Un mois plus tard, ils se font virer manu militari, sur ordre du maire PS Daniel Delaveau. Appelés en urgence par les squatteurs, au petit matin, une cinquantaine de soutiens sont venus assister, impuissants, au vidage des lieux. « Ils sont en train de nous appauvrir, grave », se désolent les habitants de la Maison en voyant passer devant eux une énorme benne. « Ils vont en mettre une partie à la déchetterie, et une autre aux objets trouvés. Mais nous n’avons pas de titre de propriété... ça va être difficile de retrouver le matos. » Le matos, c’est notamment la Caisse de grève (1.500 euros), restée sur place. Des vélos, des outils de bricolages, du matériel informatique...

C’est qu’en un mois de squat, les habitants de la Maison n’ont pas chômé. En plus des débats et échanges politiques quotidiens qui animent les lieux, sont installés un atelier vélo, un espace informatique, un espace bricolage, un atelier sérigraphie et... une cuisine ! Une cantine publique, ouverte deux à quatre fois par semaine, accueille une cinquantaine de personnes autour d’un bon repas fait maison. « Des gens très différents, qui ne se seraient jamais croisés, se retrouvaient là, à discuter », témoigne une jeune habituée.

Une autre façon de vivre ensemble

« C’était très organisé, insiste un jeune homme. Pour la cantine, il y avait un tableau, tous les jours, qui disait qui faisait quoi. Chacun, et tout le monde, passait manger un bon repas pour un prix libre. Pas plus de 3 euros. Les denrées étaient données par les paysans du coin. Ou déposées par des soutiens. » Dans un de leurs communiqués, les habitants de la Maison écrivent que « cette démarche d’entraide participait pleinement à la volonté de créer, dès maintenant, un front politique de contestation, capable d’inventer d’autres relations – aux autres, à la politique, à la subsistance, etc. – et d’aider à penser et rendre désirable un dépassement des rapports purement économiques ». C’est cette force là qui, selon eux, fait peur aux élus rennais.
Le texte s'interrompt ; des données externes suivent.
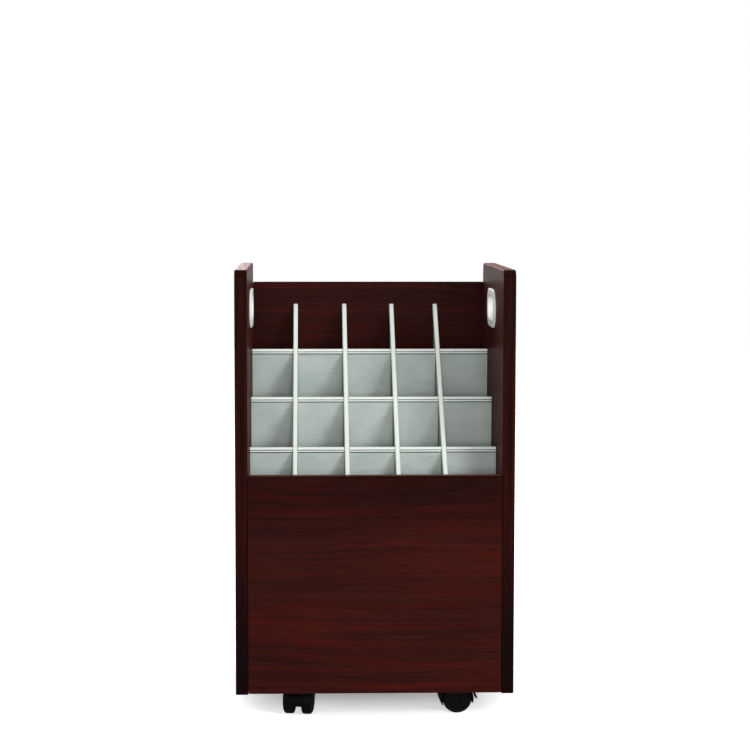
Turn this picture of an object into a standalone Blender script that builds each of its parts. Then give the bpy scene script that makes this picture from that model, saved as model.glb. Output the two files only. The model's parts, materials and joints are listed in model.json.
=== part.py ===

Qui répondent simplement, dans un communiqué publié ce matin sur le site info35, que « depuis plusieurs semaines, sous l’appellation "Maison de la grève", un groupe occupait illégalement des locaux destinés par la Ville à des associations, liées notamment à l’accompagnement de l’urgence sociale. La Ville de Rennes avait clairement mis ces personnes devant leurs responsabilités. Conformément à l’ordonnance rendue par le Président du Tribunal de grande instance, la Ville a demandé l’évacuation de ce squat, qui a été opérée par les forces de police ce jeudi matin. » Les activités menées par les occupants (repas bon marché, aide aux chômeurs à faire valoir leurs droits, soutien aux piquets de grèves dans les entreprises alentours, etc.) ne semblent pas avoir retenu l’attention de monsieur le Maire. Quant à l’éventualité d’une opposition durable au sarkozysme... elle semble ne l’avoir pas même effleuré.